「推測ですが、(心停止の原因は)広範囲の腹膜炎で循環血液量の減少性ショックに陥ったか、敗血症だった可能性もあります。だとすれば、入院後の血圧や心拍数、尿量の推移などで、異常事態に気づくこともできたでしょう」(福家名誉教授)
現代の高度医療は、ICUと集中治療専門医がいて成り立つ
女子医大病院のICUは、集中治療科に常勤の専門医10人が、年間3000人を超す重症患者に対応していた。特に心臓や肝臓などの移植手術を受けた患者の高度な管理では、日本屈指の症例数を持っていた。しかし、現在では集中治療科に常勤する専門医はたった1人になり、ICUは各診療科の外科医らが手術を担当した患者の管理を行う状況が続く。
福家名誉教授は、胸腔ドレナージのミスと集中治療専門医不在に、直接の因果関係は認められないとする一方で、ICUの存在意義については、次のように解説する。
「ICUで管理する患者は生命の危機に瀕しているケースが多く、わずかな変化が致命的になるので、24時間体制で集中治療に専従する医師が必要です。人工呼吸器の管理技術も、集中治療専門医と非専門医では全然違います。

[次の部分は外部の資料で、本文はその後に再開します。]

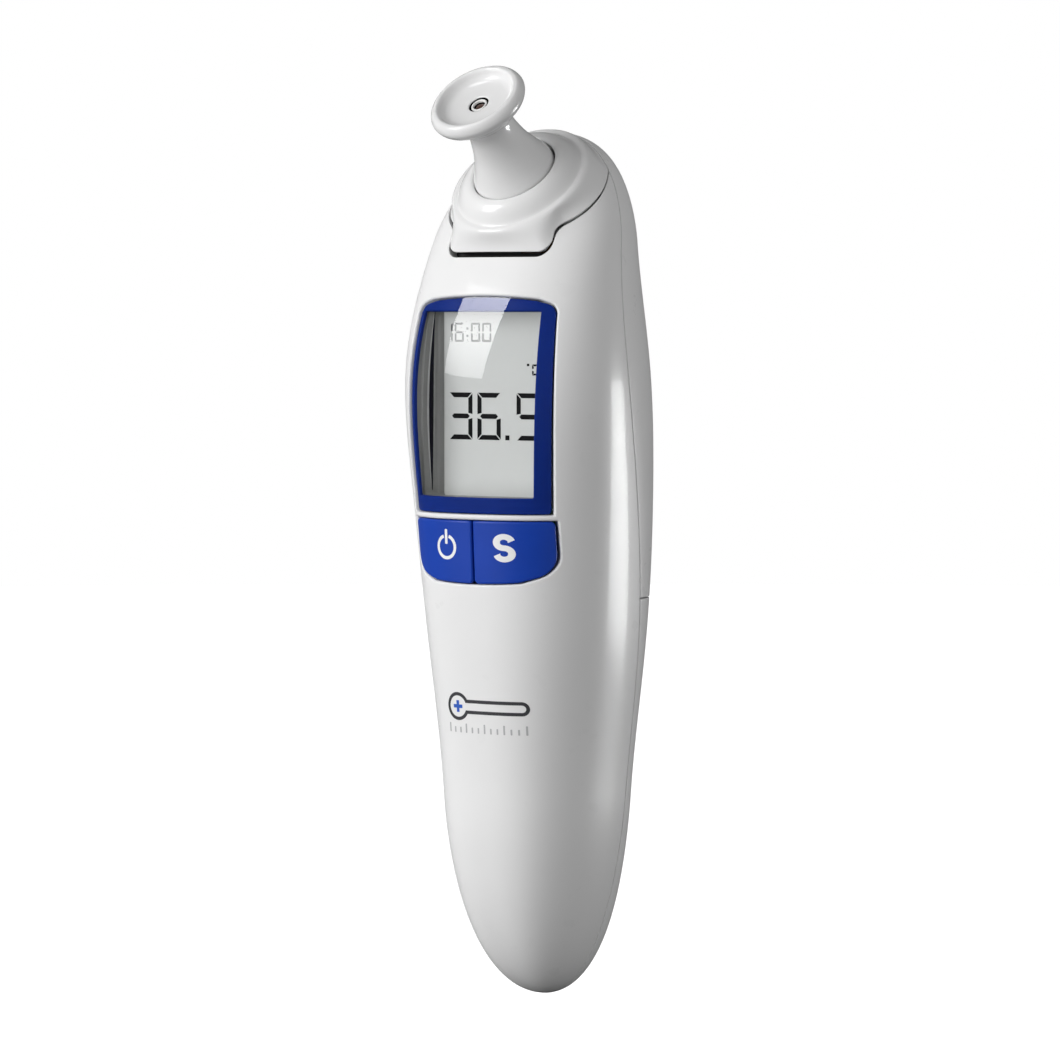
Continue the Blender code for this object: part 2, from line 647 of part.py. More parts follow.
# ---------------------------------------------------------------- keys and board
def make_keys(cut):
    blue = plastic("key_blue", (0.03, 0.09, 0.42), 0.32)
    black = plastic("switch_black", (0.03, 0.03, 0.03), 0.5)
    steel = plastic("switch_steel", (0.6, 0.6, 0.6), 0.3, 1.0)
    plunger_front = BOARD_FRONT_Y - 5.0
    for name, side in (("power", -1), ("scan", 1)):
        key = add_part(name + "_button",
                       outline_mesh(name + "_button", key_outline(0.2), -40, -6), blue)
        other = sorted((-side * 40.0, side * 0.15))
        half = box_mesh("cut_" + name + "_half", (other[0], -60, -20), (other[1], 20, 40))
        boolean(key, cut["skin"], 'INTERSECT')
        boolean(key, cut["key_back"])
        boolean(key, add_cutter("cut_" + name + "_half", half))
        x = side * KEY_STEM_X
        stem = cylinder_mesh("cut_" + name + "_stem", 1.6, -15.4, plunger_front - 0.15,
                             (x, KEY_STEM_Z), 'Y', 16)
        boolean(key, add_cutter("cut_" + name + "_stem", stem), 'UNION')
        set_origin(key, (x, -15.0, KEY_STEM_Z))

        base = box_mesh(name + "_switch", (x - 3, BOARD_FRONT_Y - 3.6, KEY_STEM_Z - 3),
                        (x + 3, BOARD_FRONT_Y - 0.1, KEY_STEM_Z + 3))
        base = add_part(name + "_switch", base, steel)
        well = cylinder_mesh("cut_" + name + "_well", 2.0, BOARD_FRONT_Y - 9, BOARD_FRONT_Y - 2.2,
                             (x, KEY_STEM_Z), 'Y', 16)
        boolean(base, add_cutter("cut_" + name + "_well", well))
        plunger = cylinder_mesh(name + "_plunger", 1.7, plunger_front, BOARD_FRONT_Y - 2.8,
                                (x, KEY_STEM_Z), 'Y', 16)
        plunger = add_part(name + "_plunger", plunger, black)
        set_origin(plunger, (x, BOARD_FRONT_Y - 4.0, KEY_STEM_Z))


def make_board():
    green = plastic("board_green", (0.04, 0.25, 0.12), 0.5)
    black = plastic("chip_black", (0.03, 0.03, 0.03), 0.45)
    back = BOARD_FRONT_Y + BOARD_THICKNESS
    board = box_mesh("main_board", (-BOARD_HALF_WIDTH, BOARD_FRONT_Y, BOARD_BOTTOM),
                     (BOARD_HALF_WIDTH, back, BOARD_TOP))
    add_part("main_board", board, green)
    chip = box_mesh("controller_chip", (-5, back + 0.1, 33), (5, back + 1.5, 43), 0.2)
    add_part("controller_chip", chip, black)
    memory = box_mesh("memory_chip", (-2.6, back + 0.1, 47.5), (2.6, back + 1.4, 51.5), 0.2)
    add_part("memory_chip", memory, black)
    buzzer = cylinder_mesh("buzzer", 6.0, back + 0.1, back + 3.0, (0.0, 23.5), 'Y', 24)
    add_part("buzzer", buzzer, black)

    ribbon = [(BOARD_FRONT_Y + BOARD_THICKNESS + 0.3, 52.5), (-0.4, 55.5), (1.2, 59.0), (2.0, 63.2),
              (2.9, 66.2)]
    bm = bmesh.new()
    rows = [[bm.verts.new((x * MM, y * MM, z * MM)) for x in (-3.0, 3.0)] for y, z in ribbon]
    for low, high in zip(rows, rows[1:]):
        bm.faces.new((low[0], low[1], high[1], high[0]))
    mesh = bpy.data.meshes.new("sensor_ribbon")
    bm.to_mesh(mesh)
    bm.free()
    strip = add_part("sensor_ribbon", mesh, plastic("ribbon_amber", (0.55, 0.30, 0.08), 0.4))
    solid = strip.modifiers.new("thickness", 'SOLIDIFY')
    solid.thickness = 0.3 * MM
    solid.offset = 0.0


# ---------------------------------------------------------------- batteries
def make_battery_bay():
    tray_back = BATTERY_Y + 3.0
    front = TRAY_FRONT_Y + TRAY_PLATE
    grey = plastic("tray_grey", (0.60, 0.61, 0.62), 0.5)
    plate = outline_mesh("battery_tray", tray_outline(), TRAY_FRONT_Y, front)
    tray = add_part("battery_tray", plate, grey)
    for name, low, high in (("lower", TRAY_BOTTOM, TRAY_BOTTOM + 1.0),
                            ("upper", TRAY_TOP - 1.0, TRAY_TOP)):
        wall = box_mesh("cut_tray_" + name, (-TRAY_HALF_WIDTH + 0.7, front - 0.4, low),
                        (TRAY_HALF_WIDTH - 0.7, tray_back, high))
        boolean(tray, add_cutter("cut_tray_" + name, wall), 'UNION')
    steel = plastic("screw_steel", (0.55, 0.55, 0.56), 0.35, 1.0)
    for side, name in ((-1, "left"), (1, "right")):
        hole = cylinder_mesh("cut_tray_hole_" + name, 1.2, -2, 4, (side * SCREW_X, SCREW_Z), 'Y', 16)
        boolean(tray, add_cutter("cut_tray_hole_" + name, hole))
        profile = [(0.0, 1.3), (1.5, 1.2), (1.8, 0.7), (1.8, 0.0), (0.85, 0.0), (0.85, -5.4),
                   (0.0, -6.2)]
        screw = turned_part("tray_screw_" + name, profile, steel, steps=14)
        screw.rotation_euler = (math.radians(-90), 0, 0)
        screw.location = Vector((side * SCREW_X, front + 0.1, SCREW_Z)) * MM

    half = BATTERY_LENGTH / 2
    rim = BATTERY_RADIUS - 0.35
    cell = [(0.0, half), (1.9, half), (1.9, half - 0.8), (rim, half - 0.8),
            (BATTERY_RADIUS, half - 1.1), (BATTERY_RADIUS, -half + 0.3), (rim, -half), (0.0, -half)]
    metal = plastic("contact_nickel", (0.72, 0.72, 0.70), 0.3, 1.0)
    for side, name in ((-1, "left"), (1, "right")):
        colour = plastic("cell_" + name, (0.10, 0.12, 0.14), 0.3, 0.4)
        battery = turned_part("battery_" + name, cell, colour, steps=24)
        battery.location = Vector((side * BATTERY_X, BATTERY_Y, BATTERY_Z)) * MM
        battery.rotation_euler = (0.0, math.pi if side > 0 else 0.0, 0.0)
        wall = TRAY_BOTTOM + 1.0 if side < 0 else TRAY_TOP - 1.0
        nub = (TRAY_TOP - 1.0) if side < 0 else (TRAY_BOTTOM + 1.0)
        make_spring("battery_spring_" + name, side * BATTERY_X, BATTERY_Z - (half + 0.25)
                    if side < 0 else BATTERY_Z + half + 0.25, wall, metal)
        inner = nub + side * GAP
        outer = inner + side * CONTACT_THICKNESS
        plate = box_mesh("contact_plate_" + name,
                         (side * BATTERY_X - 3.6, BATTERY_Y - 4.0, min(inner, outer)),
                         (side * BATTERY_X + 3.6, BATTERY_Y + 3.0, max(inner, outer)))
        plate = add_part("contact_plate_" + name, plate, metal)
        tip = BATTERY_Z - side * (half + 0.2)
        pip = cylinder_mesh("cut_pip_" + name, 2.0, min(tip, inner), max(tip, inner),
                            (side * BATTERY_X, BATTERY_Y), segments=16)
        boolean(plate, add_cutter("cut_pip_" + name, pip), 'UNION')


def tray_outline():
    """Front view of the tray plate: narrow along the cells, with an ear at each screw."""
    half = TRAY_HALF_WIDTH
    ear = SCREW_X + 2.2
    right = [(half - 1.2, TRAY_BOTTOM), (half, TRAY_BOTTOM + 6), (half, SCREW_Z - 4.5),
             (ear, SCREW_Z - 2.5), (ear, SCREW_Z + 2.5), (half, SCREW_Z + 4.5), (half, TRAY_TOP)]
    return right + [(-x, z) for x, z in reversed(right)]


def make_spring(name, x, start, end, material, turns=3.0, points=9):
    """Conical coil between the cell's end and the tray's wall."""
    wire = 0.3
    direction = 1 if end > start else -1
    span = abs(end - start) - 2 * wire - 0.4
    curve = bpy.data.curves.new(name, 'CURVE')
    curve.dimensions = '3D'
    curve.bevel_depth = wire * MM
    curve.bevel_resolution = 1
    curve.use_fill_caps = True
    line = curve.splines.new('POLY')
    count = int(turns * points)
    line.points.add(count)
    for i, point in enumerate(line.points):
        part = i / count
        turn = 2 * math.pi * turns * part
        radius = 1.9 + 1.5 * part
        z = start + direction * (wire + 0.1 + span * part)
        point.co = ((x + radius * math.cos(turn)) * MM, (BATTERY_Y + radius * math.sin(turn)) * MM,
                    z * MM, 1.0)
    shape = bpy.data.objects.new(name, curve)
    bpy.context.scene.collection.objects.link(shape)
    bpy.context.view_layer.update()
    evaluated = shape.evaluated_get(bpy.context.evaluated_depsgraph_get())
    mesh = bpy.data.meshes.new_from_object(evaluated)
    bm = bmesh.new()
    bm.from_mesh(mesh)
    bmesh.ops.remove_doubles(bm, verts=bm.verts, dist=0.000001)
    bmesh.ops.recalc_face_normals(bm, faces=bm.faces)
    bm.to_mesh(mesh)
    bm.free()
    bpy.data.objects.remove(shape, do_unlink=True)
    add_part(name, mesh, material)


# ---------------------------------------------------------------- assembly
clear_scene()
PARTS = make_collection("ear_thermometer")
CUTTERS = make_collection("cutters")
PROBE_MATRIX = (Matrix.Translation(PROBE_BASE)
                @ Matrix.Rotation(math.radians(PROBE_TILT), 4, 'X'))
probe_axis = bpy.data.objects.new("probe_axis", None)
PARTS.objects.link(probe_axis)
probe_axis.location = Vector(PROBE_BASE) * MM
probe_axis.rotation_euler = (math.radians(PROBE_TILT), 0.0, 0.0)

cuts = make_body_cutters()
cuts["skin_inset"] = add_cutter("cut_skin_inset", body_mesh("cut_skin_inset", 1.0))
make_shells(cuts)
make_cap(cuts, probe_axis)
make_probe(cuts, probe_axis)
make_display(cuts)
make_keys(cuts)
make_board()
make_battery_bay()
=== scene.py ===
"""Looks of the digital ear thermometer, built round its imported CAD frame.

The outer surface is one envelope: sections with a front and a rear half, stacked along the
handle. Every shell, key, lens and bezel is a patch of that envelope, cut to its outline, with
rounded edges and a real wall. The cap is swept from its parting line up to the collar, and the
cone is turned. Lengths are in millimetres and the meshes are in metres.
"""
import math

import bpy
import numpy as np
from mathutils import Matrix, Vector
from mathutils.geometry import delaunay_2d_cdt


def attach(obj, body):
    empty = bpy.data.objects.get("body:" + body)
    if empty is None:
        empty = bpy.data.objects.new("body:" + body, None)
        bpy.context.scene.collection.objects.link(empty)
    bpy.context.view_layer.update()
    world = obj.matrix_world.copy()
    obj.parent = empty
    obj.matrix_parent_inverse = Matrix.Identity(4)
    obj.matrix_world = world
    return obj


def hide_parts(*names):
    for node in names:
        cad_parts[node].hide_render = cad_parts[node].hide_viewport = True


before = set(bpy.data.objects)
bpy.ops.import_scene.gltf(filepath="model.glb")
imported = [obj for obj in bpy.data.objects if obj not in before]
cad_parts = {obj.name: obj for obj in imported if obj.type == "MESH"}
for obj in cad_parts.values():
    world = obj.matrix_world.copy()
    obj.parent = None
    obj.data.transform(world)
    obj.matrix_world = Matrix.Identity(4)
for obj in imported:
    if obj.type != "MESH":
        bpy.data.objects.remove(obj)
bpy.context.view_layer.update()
MM = 0.001
HALF_GAP = 0.15          # half of the CAD's gap between neighbours

# ---------------------------------------------------------------- envelope
# height, half width, y of the widest line, depth in front of it, depth behind it
STATIONS = np.array([
    (-60.0, 13.5, 5.5, 20.1, 13.0),
    (-40.0, 13.7, 6.4, 20.3, 8.5),
    (-22.0, 14.8, 6.9, 21.1, 6.9),
    (0.0, 17.2, 6.5, 22.5, 9.2),
    (25.0, 19.1, 2.7, 20.3, 15.4),
    (45.0, 19.7, -1.2, 15.8, 18.8),
    (65.0, 17.4, 0.6, 10.2, 14.5),
    (85.0, 16.5, 8.5, 3.4, 7.5),
])
TIP_Z = -60.0
TIP_LENGTH = 34.0
CROWN_Z = 65.0
CROWN_LENGTH = 18.3
TOP_Z = CROWN_Z + CROWN_LENGTH
FRONT, REAR = -1, 1
POWER = {FRONT: 2.55, REAR: 2.4}
WALL = 2.0
REAR_FLAT_Y = 17.7
FLAT_SOFTNESS = 0.12      # how gently the back runs into its flat
COVER_TOP = 6.6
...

ICUの『I』は集中的な(intensive)という意味です。外科医などの非専門医が外来や手術、検査などの合間に時々(intermittent)きて患者を診るのは、ICUとはいえません。現代の高度医療は、ICUと集中治療専門医がいてこそ成り立つので、大学病院で集中治療専門医が1人しかいないということは、高度医療として成り立たないでしょう」
福家名誉教授によると、病理解剖を行えば、胸腔ドレナージによって、大血管、心臓、肺など、どこを損傷したのか、明確に判明するという。だが、女子医大病院は病理解剖を行わず、通称Ai(Autopsy imaging)と呼ばれる、死亡時画像診断だけにとどめたとされる。
「ご遺族は解剖を希望していた」
こうした状況について、女子医大の医師らはこう述べた。
「事情を知る先生(医師)から、『ご遺族は解剖を希望していた』と聞いていますので、なぜAiだけだったのか不可解です。同じような死亡事故を繰り返さないためにも、病理解剖をさせていただいて情報を共有すべきでした」(医師B)
「死亡事故の根本的な原因は、患者の命を軽視した大学の経営姿勢にあると思います。しかし箝口令が敷かれている為、病院内でも死亡事故の件を知っているのは、ごく一部しかいません」(医師C)
基本的な安全体制が欠落したまま死亡事故を起こした責任について、女子医大の岩本絹子理事長ら経営陣に対して質問状を送付したが、期限までに回答はなかった。
重大な医療ミスについて、説明責任すら果たそうとしない姿勢は、社会通念を逸脱しているのではないか。ICUで集中治療の専門医が対応していれば、命を失わずに済んだかもしれない男性に対して、心から哀悼の意を捧げたい。